Centennial News: The stage coach was purchased by Cruser and Harrington and the story continues, as published in The Wyalusing Rocket. “An old relic of by-gone days—a stage coach, 75 or a 100 years old, passed through LeRaysville, on its way to Montrose, where it is to be used in connection with the centennial celebration to be observed soon in ceremonies arranged for the celebration of the 100thanniversary of the incorporation of that town. For the past 30 years the old coach, of much favor in by-gone days, has been the property of Hon. Frank Moore, of North Orwell, from whom it was purchased. Back 20 years ago it will be remembered, perhaps by some, how the Hon. Frank and a dozen or more of his friends, boarded the old coach and came over to LeRaysville, all dressed up in war paint and feathers, in Indian fashion, for the purpose of advertising some event at that time.
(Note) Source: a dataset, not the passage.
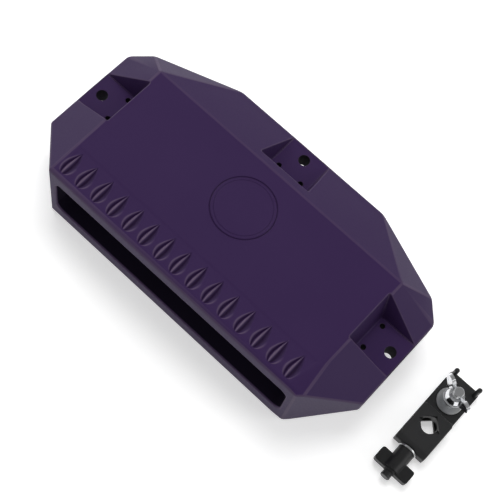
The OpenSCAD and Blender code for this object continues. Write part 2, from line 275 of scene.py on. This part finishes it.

We take it that this is the same coach and will undoubtedly create as much interest wherever exhibited, as it did when it came loaded up with a band playing Indians back in the nineties.” ALSO Logs for the Centennial log house are coming rapidly now, and soon will come the “bee” of carpenters of the town, and other helpers, and the long-wished for log cabin will be a reality.